## Task input
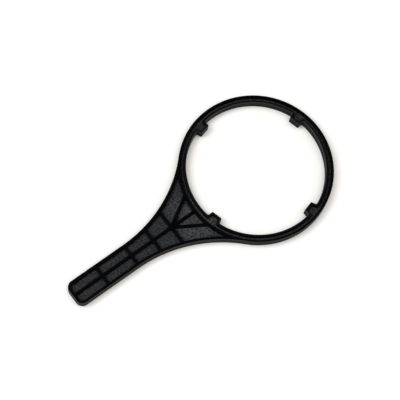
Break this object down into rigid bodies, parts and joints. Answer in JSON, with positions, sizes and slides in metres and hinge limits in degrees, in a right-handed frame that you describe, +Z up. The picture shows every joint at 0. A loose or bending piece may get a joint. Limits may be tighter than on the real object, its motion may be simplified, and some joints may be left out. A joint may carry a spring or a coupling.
{
  "type": "filter housing wrench",
  "caption": "One-piece plastic wrench for water filter housings: a channelled ring with inward lugs and a flared, ribbed flat handle.",
  "frame": {"origin": "on the underside, below the middle of the whole length and width; the ring's centre is 61.5 mm along +X", "axes": "-X along the handle, +X through the ring, +Z up out of the face, lying flat"},
  "size_m": [0.2552, 0.1322, 0.009],
  "materials": {
    "black_plastic": "injection-moulded black plastic: smooth, half-glossy rims and ribs, finely textured matt floors"
  },
  "bodies": {
    "root": {"wrench_body": "black_plastic"}
  },
  "joints": []
}
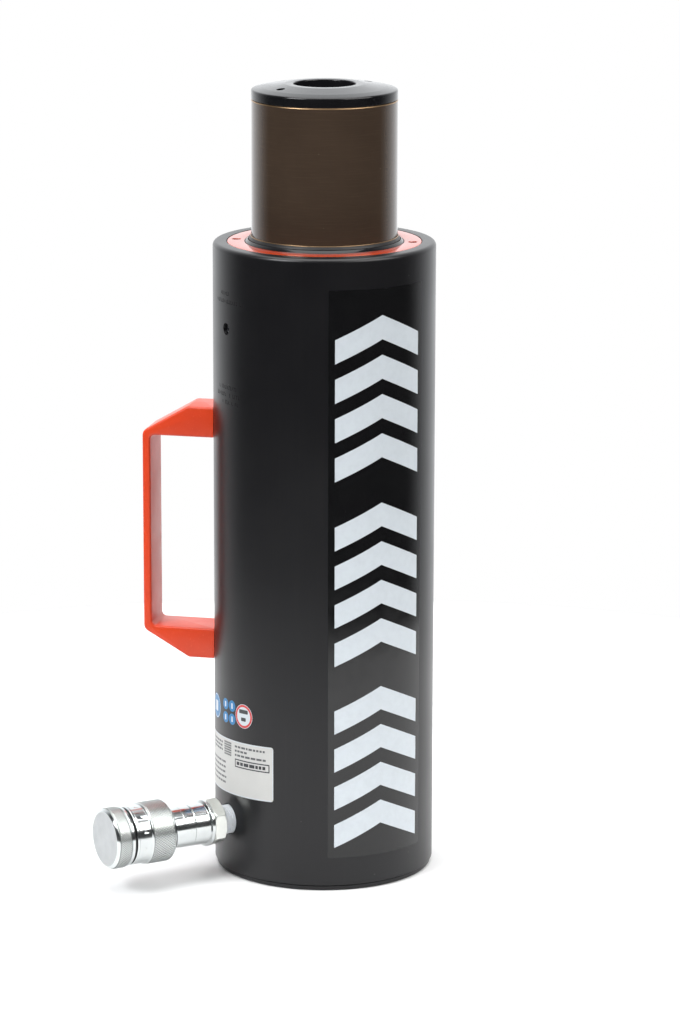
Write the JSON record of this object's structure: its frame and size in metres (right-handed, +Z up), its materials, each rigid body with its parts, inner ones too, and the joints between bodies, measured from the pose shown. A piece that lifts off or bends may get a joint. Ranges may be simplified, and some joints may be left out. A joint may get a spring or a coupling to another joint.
{
  "type": "hollow plunger hydraulic cylinder",
  "caption": "Single-stage hollow-plunger hydraulic cylinder with spring return, side carrying handle, screw-on quick coupler with dust cap and a drilled saddle.",
  "frame": {"origin": "on the floor under the middle of the bounding box; the plunger axis stands at x = 28 mm, y = 23 mm because the handle and the coupler stand out to one side", "axes": "+Z up along the plunger, the way it extends; the carrying handle points along -X; the coupler points along 222 degrees, measured from +X towards +Y"},
  "size_m": [0.1847, 0.1752, 0.4673],
  "materials": {
    "black_anodised_aluminium": "satin, hard anodised black",
    "bronze_anodised_aluminium": "semi-gloss, hard anodised bronze brown",
    "blackened_steel": "blackened, satin",
    "orange_coat": "orange, satin",
    "orange_anodised_aluminium": "orange anodised, satin",
    "zinc_plate": "bright zinc plate",
    "plain_steel": "machined",
    "bearing_bronze": "machined",
    "black_rubber": "matte",
    "white_sealing_tape": "matte",
    "grey_polymer": "matte",
    "black_label_film": "gloss",
    "silver_nameplate_foil": "satin"
  },
  "bodies": {
    "barrel_unit": {"barrel": "black_anodised_aluminium", "base_plate": "black_anodised_aluminium", "base_seal": "black_rubber", "tube_seal": "black_rubber", "guide_bush": "blackened_steel", "bush_bearing": "bearing_bronze", "wiper": "black_rubber", "stop_ring": "orange_anodised_aluminium", "breather_screw": "plain_steel", "centre_tube": "plain_steel", "spring_collar": "plain_steel", "spring_circlip": "blackened_steel", "return_spring": "plain_steel", "handle": "orange_coat", "handle_stud_upper": "plain_steel", "handle_stud_lower": "plain_steel", "handle_grub_screw_upper": "blackened_steel", "handle_grub_screw_lower": "blackened_steel", "label_film": "black_label_film", "nameplate": "silver_nameplate_foil", "pictogram_film": "black_label_film", "coupler_nipple": "zinc_plate", "thread_tape": "white_sealing_tape", "coupler_body": "zinc_plate", "poppet_guide": "plain_steel", "poppet_spring": "plain_steel", "sleeve_snap_ring": "plain_steel"},
    "seal_set": {"piston_seal": "black_rubber", "piston_backup_ring": "grey_polymer", "piston_wear_ring": "bearing_bronze", "bore_seal": "black_rubber", "bore_wear_ring": "bearing_bronze"},
    "plunger_unit": {"plunger": "bronze_anodised_aluminium", "saddle": "blackened_steel", "spring_seat": "plain_steel"},
    "poppet_unit": {"poppet": "plain_steel"},
    "sleeve_unit": {"lock_sleeve": "zinc_plate"},
    "cap_seal_unit": {"dust_cap_seal": "black_rubber"},
    "cap_unit": {"dust_cap": "zinc_plate"}
  },
  "joints": [
    {"name": "plunger_stroke", "type": "slide", "parent": "barrel_unit", "child": "seal_set", "axis": [0, 0, 1], "range_m": [-0.078, 0.122], "deforming": ["return_spring"]},
    {"name": "plunger_turn", "type": "hinge", "parent": "seal_set", "child": "plunger_unit", "pos_m": [0.028, 0.023, 0.4], "axis": [0, 0, 1], "continuous": true},
    {"name": "poppet_press", "type": "slide", "parent": "barrel_unit", "child": "poppet_unit", "axis": [0.7431, 0.6691, 0], "range_m": [0, 0.004], "stiffness_N_per_m": 800, "springref_m": -0.002, "deforming": ["poppet_spring"]},
    {"name": "sleeve_turn", "type": "hinge", "parent": "barrel_unit", "child": "sleeve_unit", "pos_m": [-0.06118, -0.0573, 0.034], "axis": [-0.7431, -0.6691, 0], "continuous": true},
    {"name": "cap_lift", "type": "slide", "parent": "sleeve_unit", "child": "cap_seal_unit", "axis": [-0.7431, -0.6691, 0], "range_m": [0, 0.008]},
    {"name": "cap_turn", "type": "hinge", "parent": "cap_seal_unit", "child": "cap_unit", "pos_m": [-0.07604, -0.07068, 0.034], "axis": [-0.7431, -0.6691, 0], "range_deg": [0, 1440]}
  ],
  "couplings": [
    {"joint": "cap_turn", "follows": "cap_lift", "rad_per_m": 3141.6}
  ]
}
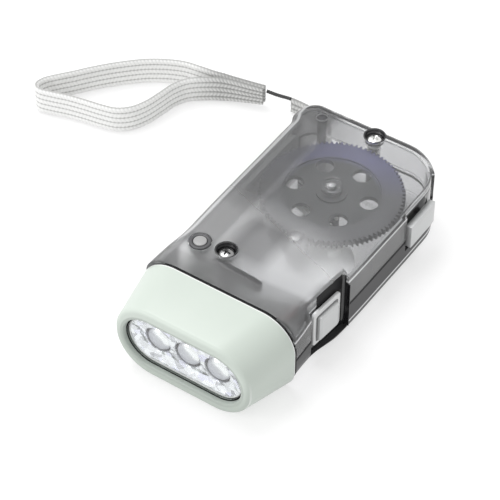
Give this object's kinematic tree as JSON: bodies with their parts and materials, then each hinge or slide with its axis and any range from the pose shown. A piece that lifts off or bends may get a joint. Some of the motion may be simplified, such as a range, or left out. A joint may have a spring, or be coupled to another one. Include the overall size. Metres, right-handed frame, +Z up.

## What is required
The records above are to be copied in full, exactly as written.

## Result for this exercise
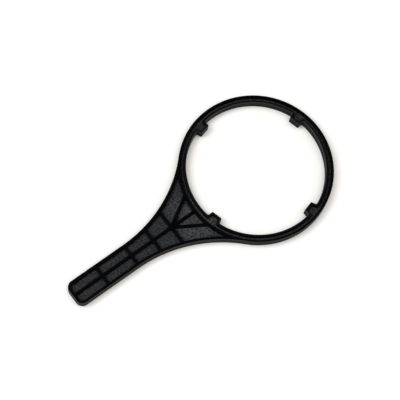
Break this object down into rigid bodies, parts and joints. Answer in JSON, with positions, sizes and slides in metres and hinge limits in degrees, in a right-handed frame that you describe, +Z up. The picture shows every joint at 0. A loose or bending piece may get a joint. Limits may be tighter than on the real object, its motion may be simplified, and some joints may be left out. A joint may carry a spring or a coupling.
{
  "type": "filter housing wrench",
  "caption": "One-piece plastic wrench for water filter housings: a channelled ring with inward lugs and a flared, ribbed flat handle.",
  "frame": {"origin": "on the underside, below the middle of the whole length and width; the ring's centre is 61.5 mm along +X", "axes": "-X along the handle, +X through the ring, +Z up out of the face, lying flat"},
  "size_m": [0.2552, 0.1322, 0.009],
  "materials": {
    "black_plastic": "injection-moulded black plastic: smooth, half-glossy rims and ribs, finely textured matt floors"
  },
  "bodies": {
    "root": {"wrench_body": "black_plastic"}
  },
  "joints": []
}
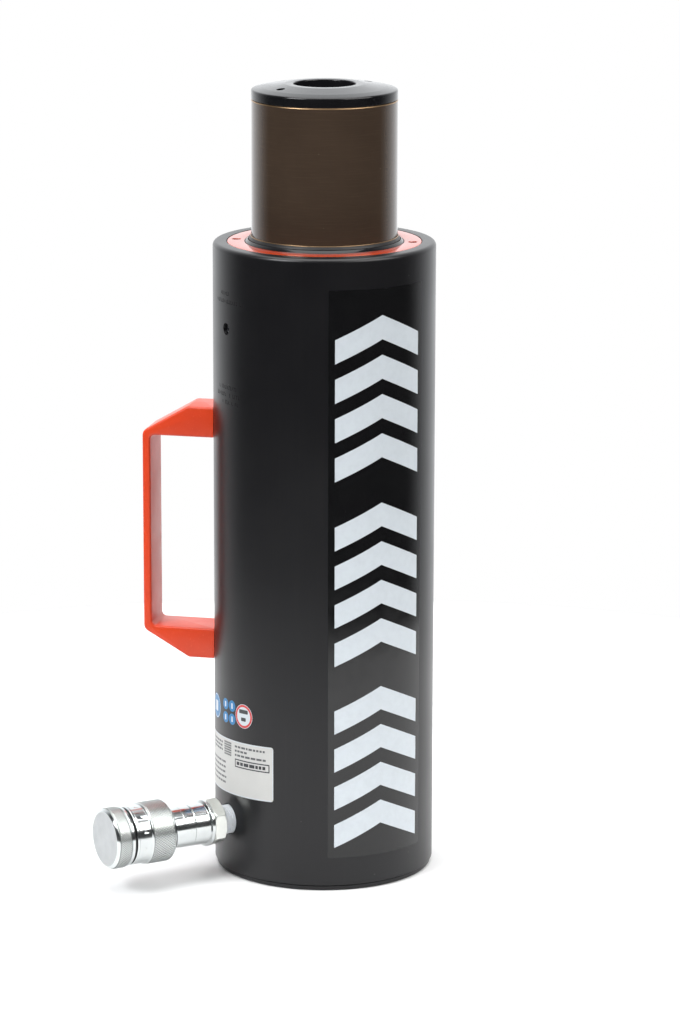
Write the JSON record of this object's structure: its frame and size in metres (right-handed, +Z up), its materials, each rigid body with its parts, inner ones too, and the joints between bodies, measured from the pose shown. A piece that lifts off or bends may get a joint. Ranges may be simplified, and some joints may be left out. A joint may get a spring or a coupling to another joint.
{
  "type": "hollow plunger hydraulic cylinder",
  "caption": "Single-stage hollow-plunger hydraulic cylinder with spring return, side carrying handle, screw-on quick coupler with dust cap and a drilled saddle.",
  "frame": {"origin": "on the floor under the middle of the bounding box; the plunger axis stands at x = 28 mm, y = 23 mm because the handle and the coupler stand out to one side", "axes": "+Z up along the plunger, the way it extends; the carrying handle points along -X; the coupler points along 222 degrees, measured from +X towards +Y"},
  "size_m": [0.1847, 0.1752, 0.4673],
  "materials": {
    "black_anodised_aluminium": "satin, hard anodised black",
    "bronze_anodised_aluminium": "semi-gloss, hard anodised bronze brown",
    "blackened_steel": "blackened, satin",
    "orange_coat": "orange, satin",
    "orange_anodised_aluminium": "orange anodised, satin",
    "zinc_plate": "bright zinc plate",
    "plain_steel": "machined",
    "bearing_bronze": "machined",
    "black_rubber": "matte",
    "white_sealing_tape": "matte",
    "grey_polymer": "matte",
    "black_label_film": "gloss",
    "silver_nameplate_foil": "satin"
  },
  "bodies": {
    "barrel_unit": {"barrel": "black_anodised_aluminium", "base_plate": "black_anodised_aluminium", "base_seal": "black_rubber", "tube_seal": "black_rubber", "guide_bush": "blackened_steel", "bush_bearing": "bearing_bronze", "wiper": "black_rubber", "stop_ring": "orange_anodised_aluminium", "breather_screw": "plain_steel", "centre_tube": "plain_steel", "spring_collar": "plain_steel", "spring_circlip": "blackened_steel", "return_spring": "plain_steel", "handle": "orange_coat", "handle_stud_upper": "plain_steel", "handle_stud_lower": "plain_steel", "handle_grub_screw_upper": "blackened_steel", "handle_grub_screw_lower": "blackened_steel", "label_film": "black_label_film", "nameplate": "silver_nameplate_foil", "pictogram_film": "black_label_film", "coupler_nipple": "zinc_plate", "thread_tape": "white_sealing_tape", "coupler_body": "zinc_plate", "poppet_guide": "plain_steel", "poppet_spring": "plain_steel", "sleeve_snap_ring": "plain_steel"},
    "seal_set": {"piston_seal": "black_rubber", "piston_backup_ring": "grey_polymer", "piston_wear_ring": "bearing_bronze", "bore_seal": "black_rubber", "bore_wear_ring": "bearing_bronze"},
    "plunger_unit": {"plunger": "bronze_anodised_aluminium", "saddle": "blackened_steel", "spring_seat": "plain_steel"},
    "poppet_unit": {"poppet": "plain_steel"},
    "sleeve_unit": {"lock_sleeve": "zinc_plate"},
    "cap_seal_unit": {"dust_cap_seal": "black_rubber"},
    "cap_unit": {"dust_cap": "zinc_plate"}
  },
  "joints": [
    {"name": "plunger_stroke", "type": "slide", "parent": "barrel_unit", "child": "seal_set", "axis": [0, 0, 1], "range_m": [-0.078, 0.122], "deforming": ["return_spring"]},
    {"name": "plunger_turn", "type": "hinge", "parent": "seal_set", "child": "plunger_unit", "pos_m": [0.028, 0.023, 0.4], "axis": [0, 0, 1], "continuous": true},
    {"name": "poppet_press", "type": "slide", "parent": "barrel_unit", "child": "poppet_unit", "axis": [0.7431, 0.6691, 0], "range_m": [0, 0.004], "stiffness_N_per_m": 800, "springref_m": -0.002, "deforming": ["poppet_spring"]},
    {"name": "sleeve_turn", "type": "hinge", "parent": "barrel_unit", "child": "sleeve_unit", "pos_m": [-0.06118, -0.0573, 0.034], "axis": [-0.7431, -0.6691, 0], "continuous": true},
    {"name": "cap_lift", "type": "slide", "parent": "sleeve_unit", "child": "cap_seal_unit", "axis": [-0.7431, -0.6691, 0], "range_m": [0, 0.008]},
    {"name": "cap_turn", "type": "hinge", "parent": "cap_seal_unit", "child": "cap_unit", "pos_m": [-0.07604, -0.07068, 0.034], "axis": [-0.7431, -0.6691, 0], "range_deg": [0, 1440]}
  ],
  "couplings": [
    {"joint": "cap_turn", "follows": "cap_lift", "rad_per_m": 3141.6}
  ]
}
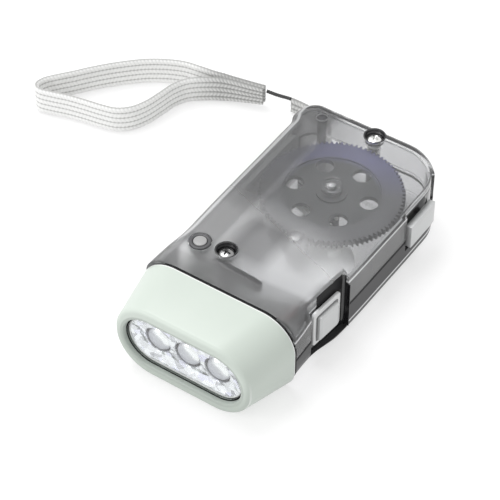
Give this object's kinematic tree as JSON: bodies with their parts and materials, then each hinge or slide with its axis and any range from the pose shown. A piece that lifts off or bends may get a joint. Some of the motion may be simplified, such as a range, or left out. A joint may have a spring, or be coupled to another one. Include the overall size. Metres, right-handed frame, +Z up.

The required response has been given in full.